PSYCH 83 (3 cr) First Year Seminar in Psychology (GS)

Class #17279 ~ TuTh 12:05PM - 1:20PM ~ Instructor: TBA

Description forthcoming

WMNST 83 (3 cr) Women, Writing and Resistance (GH)

Class #17513 ~ TuTh 10:35AM - 11:50AM ~ Instructor: Manini Samarth

Can a novel or a poem be experienced as a form of personal, social and political interrogation -- and still remain, primarily, a work of art? Without recourse to essentialist definitions of 'women's writing,' can we postulate ways in which an awareness of 'female' identity influences acts of literary resistance across cultures and historical periods? In framing our responses to these and related questions, we'll explore the evolutionary directions of this sometimes implicitly and often directly subversive literature. Additionally, through our analysis of short stories, essays, and poetry by women, we will chart the progressive development of women’s social and political identity as a force for change.

 

Spring 2018

CAS 84 (3 cr) First Year Seminar in Communication Arts and Sciences (GH)
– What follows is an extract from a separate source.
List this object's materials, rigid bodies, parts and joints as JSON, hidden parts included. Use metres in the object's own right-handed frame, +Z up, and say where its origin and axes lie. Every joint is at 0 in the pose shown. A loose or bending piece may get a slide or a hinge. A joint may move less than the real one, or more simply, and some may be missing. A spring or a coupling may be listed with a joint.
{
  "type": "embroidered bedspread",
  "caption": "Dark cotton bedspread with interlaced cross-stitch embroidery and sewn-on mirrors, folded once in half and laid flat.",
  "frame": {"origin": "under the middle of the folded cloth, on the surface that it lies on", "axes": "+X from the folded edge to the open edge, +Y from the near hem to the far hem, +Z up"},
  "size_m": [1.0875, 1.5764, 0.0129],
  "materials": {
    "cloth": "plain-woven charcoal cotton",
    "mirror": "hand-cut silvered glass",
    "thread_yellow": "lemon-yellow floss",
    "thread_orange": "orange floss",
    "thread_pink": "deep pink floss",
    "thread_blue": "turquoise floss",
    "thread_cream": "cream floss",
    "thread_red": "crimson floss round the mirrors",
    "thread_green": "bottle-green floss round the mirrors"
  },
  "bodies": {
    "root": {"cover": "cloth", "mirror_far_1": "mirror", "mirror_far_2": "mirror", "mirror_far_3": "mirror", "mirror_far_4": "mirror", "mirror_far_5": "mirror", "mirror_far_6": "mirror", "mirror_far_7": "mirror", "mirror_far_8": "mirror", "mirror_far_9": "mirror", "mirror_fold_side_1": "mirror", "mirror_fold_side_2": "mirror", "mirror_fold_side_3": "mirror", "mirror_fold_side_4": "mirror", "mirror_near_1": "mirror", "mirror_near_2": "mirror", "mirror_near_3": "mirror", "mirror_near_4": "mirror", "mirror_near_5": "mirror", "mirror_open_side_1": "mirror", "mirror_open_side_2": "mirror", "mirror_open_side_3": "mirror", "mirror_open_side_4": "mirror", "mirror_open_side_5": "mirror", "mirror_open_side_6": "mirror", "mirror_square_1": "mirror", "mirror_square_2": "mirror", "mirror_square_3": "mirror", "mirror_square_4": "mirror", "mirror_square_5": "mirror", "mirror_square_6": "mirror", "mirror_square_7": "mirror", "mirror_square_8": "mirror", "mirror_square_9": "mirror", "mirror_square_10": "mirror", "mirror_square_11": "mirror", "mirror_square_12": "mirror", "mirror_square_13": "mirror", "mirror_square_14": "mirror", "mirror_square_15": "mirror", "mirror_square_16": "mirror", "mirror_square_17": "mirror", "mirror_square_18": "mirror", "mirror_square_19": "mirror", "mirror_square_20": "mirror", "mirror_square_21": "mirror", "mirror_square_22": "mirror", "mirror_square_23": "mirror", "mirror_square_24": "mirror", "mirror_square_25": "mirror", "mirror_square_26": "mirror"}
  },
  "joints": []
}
Class #17820~ Tu Th 12:05 PM - 1:20 PM ~ Instructor: TBD

Popular music sends powerful messages about the lives and values of the people who produced, performed, and consumed it. A close examination of musical practices over time and space can illuminate fundamental issues in American culture and history including the influence of technology, ideology, class, gender, and race on various genres of music -- jazz, swing, gospel, country, rhythm and blues, and rock; the multiple forms and influence of African American music; and songs and social movements, including the union, suffrage movement, and Civil Rights movements to what we have today.

PLSC 83 (3 cr) First Year Seminar in Political Science (GS)
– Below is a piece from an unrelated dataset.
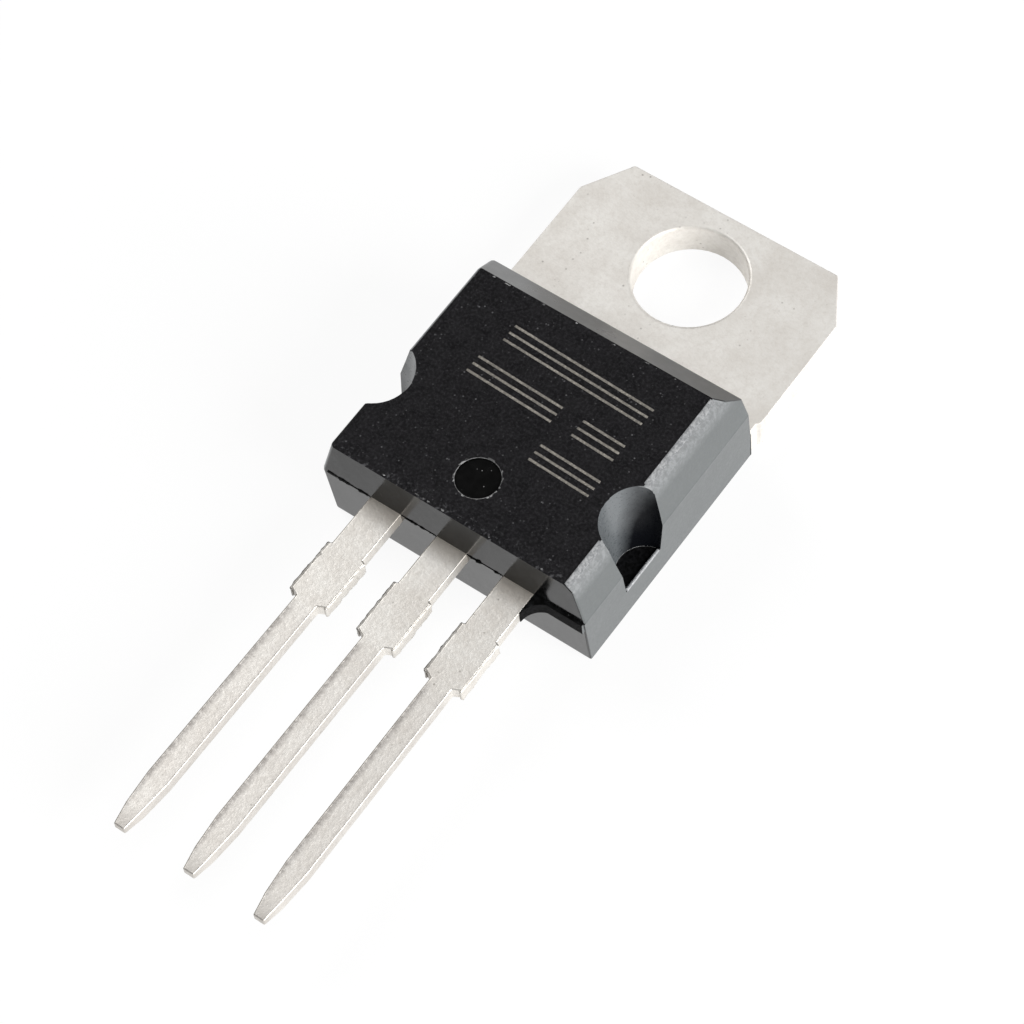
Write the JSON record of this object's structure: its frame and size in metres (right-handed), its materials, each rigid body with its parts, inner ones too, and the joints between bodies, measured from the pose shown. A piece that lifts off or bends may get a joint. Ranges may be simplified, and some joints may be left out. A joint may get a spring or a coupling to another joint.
{
  "type": "voltage regulator",
  "caption": "Linear voltage regulator in a flat tab package: black moulded body, drilled tin-plated heatsink tab, straight through-hole leads.",
  "frame": {"origin": "centre of the mounting hole, on the flat back of the tab", "axes": "+Z out of the marked face, +Y to the free end of the tab, leads towards -Y, input lead on the -X side"},
  "size_m": [0.01, 0.0289, 0.0044],
  "materials": {
    "moulded_resin": "fine matt marked face, smoother end and side walls",
    "tinned_copper": "matt tin plating on copper",
    "silicon": "polished silicon",
    "solder": "dull solder",
    "bond_wire_metal": "drawn wire"
  },
  "bodies": {
    "root": {"mould_body": "moulded_resin", "heatsink_tab": "tinned_copper", "input_lead": "tinned_copper", "output_lead": "tinned_copper", "silicon_die": "silicon", "die_attach_solder": "solder", "input_bond_wire": "bond_wire_metal", "output_bond_wire": "bond_wire_metal", "ground_bond_wire": "bond_wire_metal"}
  },
  "joints": []
}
Class #18089 ~ Tu Th 12:05 PM - 1:20 PM ~ Instructor: Robert Packer 

PLSC 83 is a course on current topics in international politics. Each week we review major issues raised in media (newspapers, magazines, scholarly journals, and television news programs) that deal with international politics and American foreign policy. Attention is given to applying political science arguments in analyzing major news events and trends. Topics include the resurrection of Russia, the rise of China, global economic problems, Middle East conflicts, and proliferation concerns.

SOC 83 (3 cr) Environmental Sociology (GS)
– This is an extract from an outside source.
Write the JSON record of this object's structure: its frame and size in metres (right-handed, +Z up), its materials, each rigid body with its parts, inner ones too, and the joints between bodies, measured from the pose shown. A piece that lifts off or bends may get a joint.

Class #17896 ~ M W F 11:15 AM - 12:05 PM ~ Instructor: Erik Nielsen

This course explores the complex interaction between society and the environment. Environmental factors can shape social phenomena and human societies can alter the natural environment. The field of environmental sociology attempts to integrate these connections systematically into social science research. In this course, we will examine several dimensions of the human-environment interface. 

WMNST 83 (3 cr) Theorizing Social Justice (GH)

Class #25082 ~ Tu Th 10:35 AM - 11:50 AM ~ Instructor: Hilary Malatino

How do our sexualities, gender identities, and racial/ethnic backgrounds influence the way we experience and interact with the world around us? How do these aspects of identity influence the social and political distribution of rights and privileges? Focusing on the intersections and interactions of forms of sexual, gender, and racialized discrimination in the contemporary United States, this class examines how injustice is produced in and through certain identity categories, as well as how such forms of injustice can be addressed. We’ll learn about hip hop feminism, sexual double standards, LGBTQIA rights movements, and the historical emergence and contemporary goals of trans activism, among other topics.